(Directive) The lines below are to be quoted exactly, from the first through the one that contains "return joined(parts)".

(Supplied material)

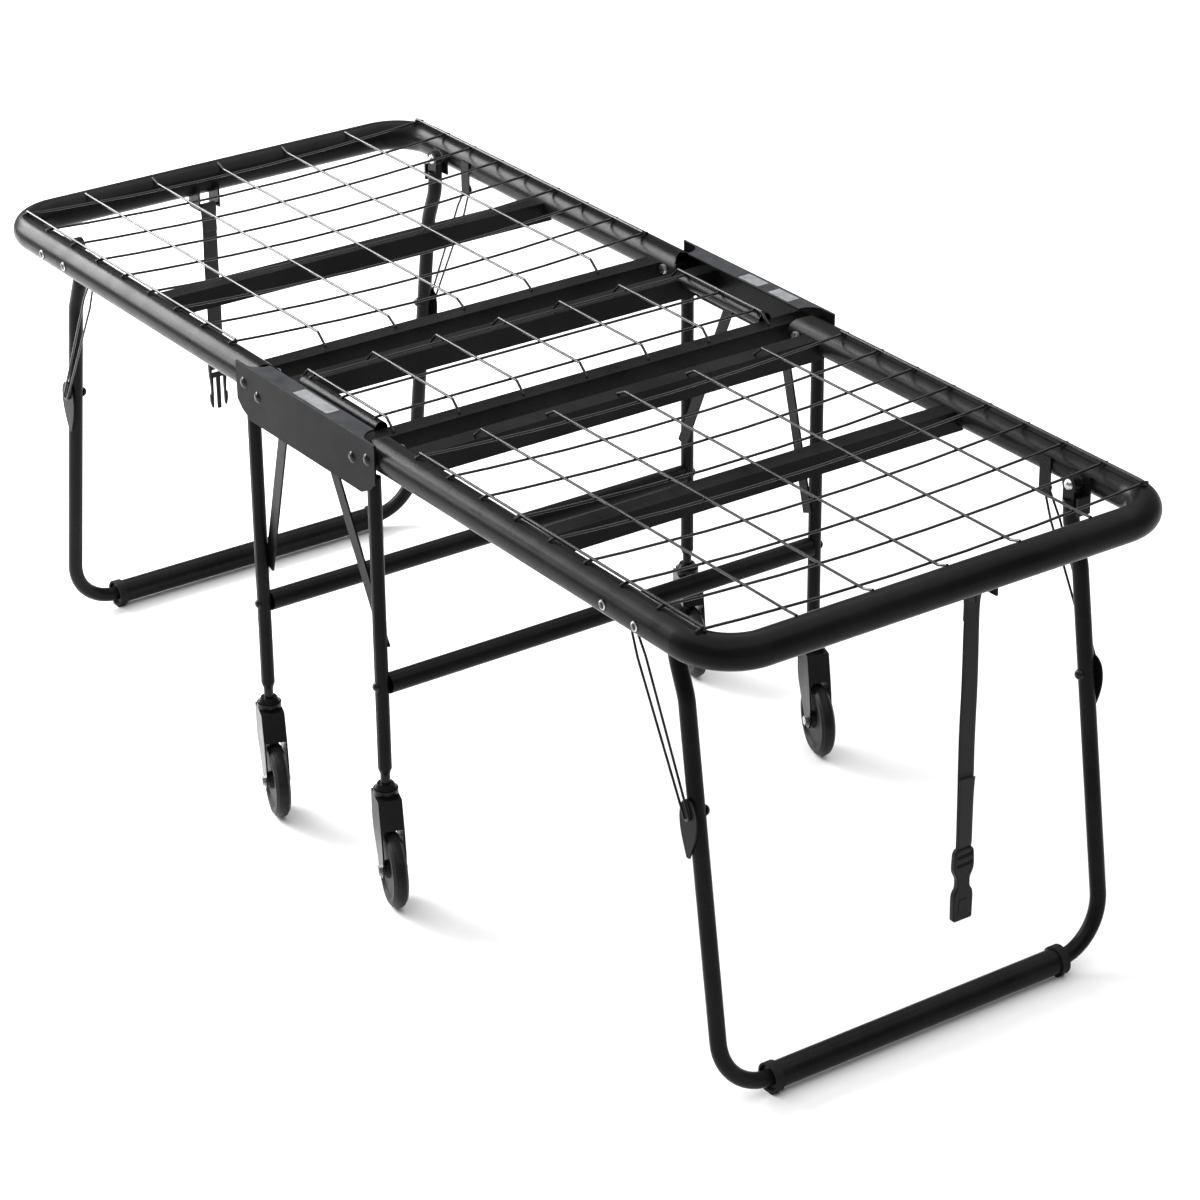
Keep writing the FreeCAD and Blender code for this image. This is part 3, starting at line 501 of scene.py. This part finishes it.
def prong_buckle():
    """Plug half: slotted strap frame, centre guide and two sprung side prongs."""
    frame_loop = [(-16, 56), (16, 56), (16.5, 74), (15.5, 92), (-15.5, 92), (-16.5, 74)]
    slots = [[(-12, z), (12, z), (12, z + 6), (-12, z + 6)] for z in (64, 77)]
    parts = [cutout(rounded(in_mm(frame_loop), 0.003),
                    [rounded(in_mm(slot), 0.0012) for slot in slots],
                    thickness=0.0072, bevel=0.0013)]
    guide = [(-3.4, 0), (3.4, 0), (3.8, 58), (-3.8, 58)]
    parts.append(cutout(rounded(in_mm(guide), 0.0015), [], thickness=0.0040, bevel=0.0008))
    prong = [(9.5, 58), (10.0, 30), (10.5, 6), (13.0, 2), (16.0, 14), (16.2, 26), (13.6, 29),
             (14.0, 40), (15.6, 58)]
    mirrored = [(-x, y) for x, y in prong]
    for loop in (mirrored, prong[::-1]):
        parts.append(cutout(rounded(in_mm(loop), 0.0018), [], thickness=0.0058, bevel=0.0009))
    return joined(parts)


def strap_routes(place, low, lap_top):
    """Lines of the webbing: round the bar and down, its tail behind, and the lap at the buckle."""
    step = (CLEAR_Z - low) / 4
    hang = [place(0, BAR_Z + WRAP), place(WRAP, BAR_Z + WRAP), place(WRAP, BAR_Z - 0.006),
            place(0.0004, 0.632), place(-0.0006, CLEAR_Z)]
    hang += [place(RIPPLE * math.sin(RIPPLE_STEP * k), CLEAR_Z - k * step) for k in range(1, 4)]
    hang += [place(0, low)]
    tail = [place(0, BAR_Z + WRAP), place(-WRAP, BAR_Z + WRAP), place(-WRAP, BAR_Z - 0.006),
            place(-0.0018, 0.632), place(-0.0024, 0.606)]
    lap = [place(0.0004, low - 0.004), place(0.0030, low + 0.002), place(0.0022, low + 0.03),
           place(0.0020, lap_top - 0.012), place(0.0040, lap_top)]
    return hang, tail, lap


def closing_strap(name):
    """Webbing strap looped over its bar and lapped at the buckle, with that buckle half."""
    end, y, low = ENDS[name], STRAP_Y[name], STRAP_LOW[name]

    def place(outwards, z):
        return (end * (BAR_X + outwards), y, z)

    def twist(z):
        share = (BAR_Z - z) / (BAR_Z - low)
        return TWIST * math.sin(math.pi * min(max(share, 0.0), 1.0))

    hang, tail, lap = strap_routes(place, low, LAP_TOP[name])
    line = line_through(hang)
    layers = [ribbon(line, STRAP_WIDTH, STRAP_THICK, twist),
              ribbon(line_through(tail), LAP_WIDTH, STRAP_THICK, twist),
              ribbon(line_through(lap), LAP_WIDTH, STRAP_THICK, twist)]
    body = name + "_strap_hanging"
    strap = new_object(name + "_webbing_strap", joined(layers), WEBBING, body)
    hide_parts(name + "_strap")
    shape, node = ((prong_buckle, "head_buckle_prongs") if name == "head"
                   else (socket_buckle, "foot_buckle_socket"))
    mesh = upright(shape(), end * BAR_X, y, BUCKLE_LOW[name], end)
    buckle = new_object(node + "_moulded", mesh, BUCKLE, body)
    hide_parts(node)
    length = sum((q - p).length for p, q in zip(line, line[1:]))
    tuple(line[0])
    [tuple(p) for p in line]


# ---- labels -------------------------------------------------------------------------------
LABEL_SPOTS = (                                 # side, x from and to, y from and to
    ("near", -0.035, 0.055, -0.390, -0.369),
    ("far", -0.014, 0.033, 0.368, 0.389),
    ("far", 0.059, 0.107, 0.368, 0.389))
LABEL_LIFT = 0.0002                             # middle of the label above the flange


def add_labels():
    """Blank labels pressed on the channels' top flanges."""
    for k, (side, x0, x1, y0, y1) in enumerate(LABEL_SPOTS):
        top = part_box("side_channel_" + side)[1].z
        loop = rounded([(x0, y0), (x1, y0), (x1, y1), (x0, y1)], 0.0015)
        mesh = cutout(loop, [], thickness=0.0005, bevel=0.0001)
        mesh.transform(Matrix.Translation((0, 0, top + LABEL_LIFT)))
        new_object("blank_label_%d" % (k + 1), mesh, LABEL, "base")


# ---- camera, light and floor --------------------------------------------------------------
CAMERA_PLACE = (4.2944, -2.8868, 2.868)
CAMERA_AZIMUTH, CAMERA_ELEVATION, CAMERA_ROLL = 55.1601, 26.4757, -0.5629
SENSOR_MM = 36.0
FOCAL_WIDTHS = 3.25                             # focal length over the width of the sensor


def add_camera():
    """Long lens looking down on the foot end from the near side."""
    azimuth, elevation, roll = map(math.radians, (CAMERA_AZIMUTH, CAMERA_ELEVATION, CAMERA_ROLL))
    camera = bpy.data.objects.new("camera", bpy.data.cameras.new("camera"))
    bpy.context.scene.collection.objects.link(camera)
    camera.location = CAMERA_PLACE
    turn = Euler((math.pi / 2 - elevation, 0, azimuth)).to_matrix()
    camera.rotation_euler = (turn @ Matrix.Rotation(roll, 3, "Z")).to_euler()
    camera.data.sensor_width = SENSOR_MM
    camera.data.lens = FOCAL_WIDTHS * SENSOR_MM
    bpy.context.scene.camera = camera


def area_light(name, place, target, size, power):
    """Softbox at a place, turned to a target; its power is in watts."""
    light = bpy.data.lights.new(name, "AREA")
    light.shape = "RECTANGLE"
    light.size, light.size_y = size
    light.energy = power
    lamp = bpy.data.objects.new(name, light)
    lamp.location = place
    aim = Vector(target) - Vector(place)
    lamp.rotation_euler = aim.to_track_quat("-Z", "Y").to_euler()
    bpy.context.scene.collection.objects.link(lamp)


def add_studio():
    """Even white light from above, softboxes at the head end, and the floor."""
    world = bpy.data.worlds.new("studio")
    world.use_nodes = True
    sky = world.node_tree.nodes["Background"]
    sky.inputs["Color"].default_value = (1, 1, 1, 1)
    sky.inputs["Strength"].default_value = 0.3
    bpy.context.scene.world = world
    area_light("overhead", place=(0.0, 0.0, 5.0), target=(0, 0, 0), size=(9.0, 9.0), power=480.0)
    area_light("end", place=(-3.4, -1.1, 2.4), target=(0, -0.2, 0.6), size=(2.2, 1.4), power=260.0)
    area_light("low_end", place=(-3.2, -2.0, 1.4), target=(-0.3, -0.4, 0.65), size=(1.8, 0.8),
               power=90.0)
    bpy.ops.mesh.primitive_plane_add(size=60)
    floor = bpy.context.object
    floor.name = "studio_floor"
    floor.data.materials.append(floor_material())
    bpy.context.scene.view_settings.view_transform = "Standard"


add_camera()
for end_name in ENDS:
    closing_strap(end_name)
add_labels()
add_studio()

(Answer for this exercise)
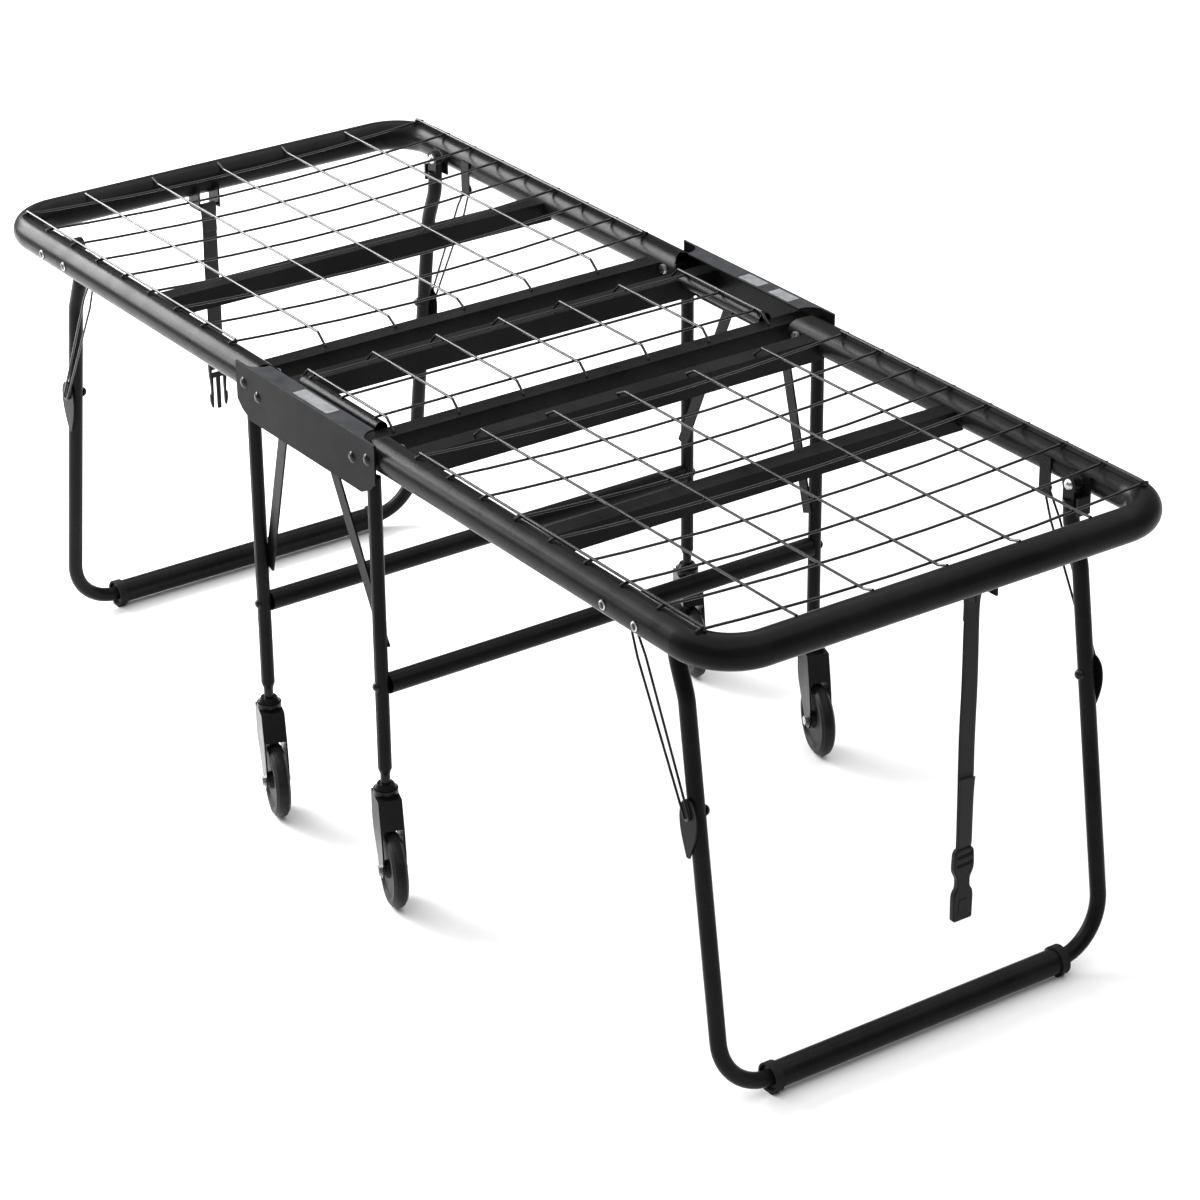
Keep writing the FreeCAD and Blender code for this image. This is part 3, starting at line 501 of scene.py. This part finishes it.
def prong_buckle():
    """Plug half: slotted strap frame, centre guide and two sprung side prongs."""
    frame_loop = [(-16, 56), (16, 56), (16.5, 74), (15.5, 92), (-15.5, 92), (-16.5, 74)]
    slots = [[(-12, z), (12, z), (12, z + 6), (-12, z + 6)] for z in (64, 77)]
    parts = [cutout(rounded(in_mm(frame_loop), 0.003),
                    [rounded(in_mm(slot), 0.0012) for slot in slots],
                    thickness=0.0072, bevel=0.0013)]
    guide = [(-3.4, 0), (3.4, 0), (3.8, 58), (-3.8, 58)]
    parts.append(cutout(rounded(in_mm(guide), 0.0015), [], thickness=0.0040, bevel=0.0008))
    prong = [(9.5, 58), (10.0, 30), (10.5, 6), (13.0, 2), (16.0, 14), (16.2, 26), (13.6, 29),
             (14.0, 40), (15.6, 58)]
    mirrored = [(-x, y) for x, y in prong]
    for loop in (mirrored, prong[::-1]):
        parts.append(cutout(rounded(in_mm(loop), 0.0018), [], thickness=0.0058, bevel=0.0009))
    return joined(parts)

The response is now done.